WHAT IS BEING ASKED: Find every line with the word "from". Copy those lines.

* BEGIN RECORDED DATA *

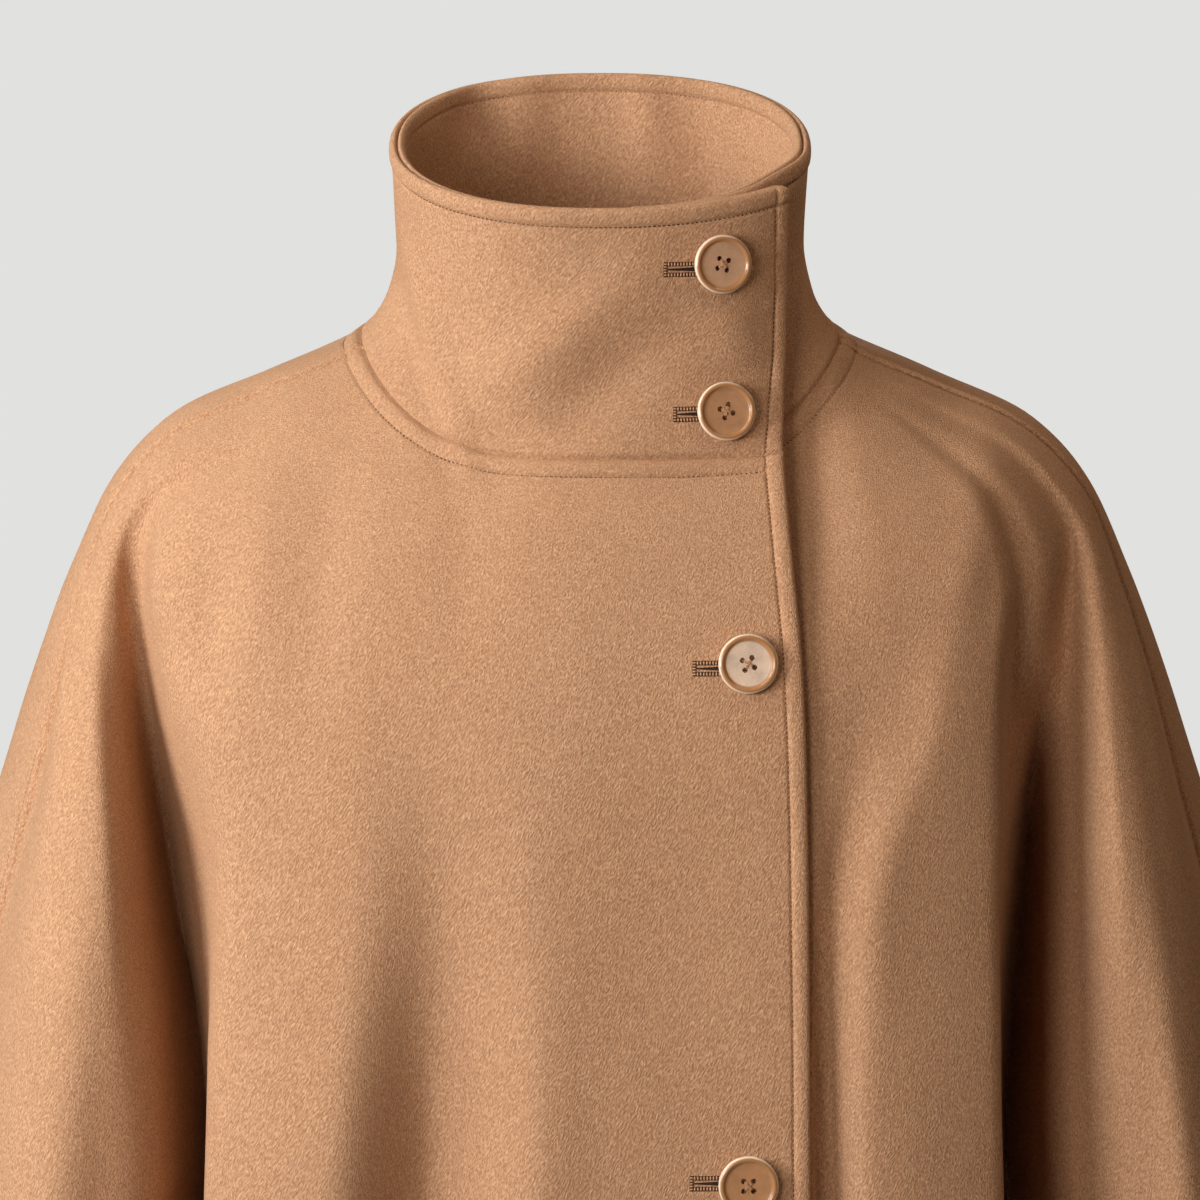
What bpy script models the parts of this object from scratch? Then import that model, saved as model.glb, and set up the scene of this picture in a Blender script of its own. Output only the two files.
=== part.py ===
"""A wool cape with a tall funnel collar and an off-centre front closed by buttons.

The cape is modelled as it hangs when it is worn, hollow and open at the neck and the hem.  Its front faces
-Y, the wearer's left is at +X and +Z is up.  The origin lies midway between the two points where the collar
meets the shoulders, which is where the wearer carries the cape.

The cloth is one smooth surface, worked out from two tables.  RINGS holds the bare form, from the collar's
rim down to the hem.  FOLDS holds the drape, one row for each line that runs down the cloth.  The cloth is
wound once round the body and overlaps itself at the front.  A place on it has a turn, in degrees from
centre front by the wearer's right side, the back and the wearer's left side, and a level, which counts the
rings from the rim.  Each piece is a patch of this surface with its own thickness, moved in where it lies
under another.  Sizes are in millimetres and are turned into metres where the meshes are made.
"""
import math

import bmesh
import bpy
import numpy as np
from mathutils import Matrix, Vector

MM = 0.001

WALL = 2.8            # thickness of the felted wool
COLLAR_PLY = 3.2      # each of the collar's two plies, with its interlining
PLY_GAP = 0.3         # between the collar's plies
SEAM_GAP = 0.4        # between pieces that are sewn edge to edge
LAYER_GAP = 0.6       # between the overlapping front and the one under it
EASE = 42.0           # cloth that the under layer takes to come out from behind the overlap

COLLAR_DEPTH = 2 * COLLAR_PLY + PLY_GAP
TUCK_COLLAR = COLLAR_DEPTH + LAYER_GAP
TUCK_BODY = WALL + LAYER_GAP

# The levels of the rings that the fold table refers to
NECK, SHOULDER, CHEST, BUST, WAIST, HEM = 4, 7, 8, 9, 10, 12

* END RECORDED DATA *

RESULT:
What bpy script models the parts of this object from scratch? Then import that model, saved as model.glb, and set up the scene of this picture in a Blender script of its own. Output only the two files.
The cloth is one smooth surface, worked out from two tables.  RINGS holds the bare form, from the collar's
wound once round the body and overlaps itself at the front.  A place on it has a turn, in degrees from
rings from the rim.  Each piece is a patch of this surface with its own thickness, moved in where it lies
from mathutils import Matrix, Vector
EASE = 42.0           # cloth that the under layer takes to come out from behind the overlap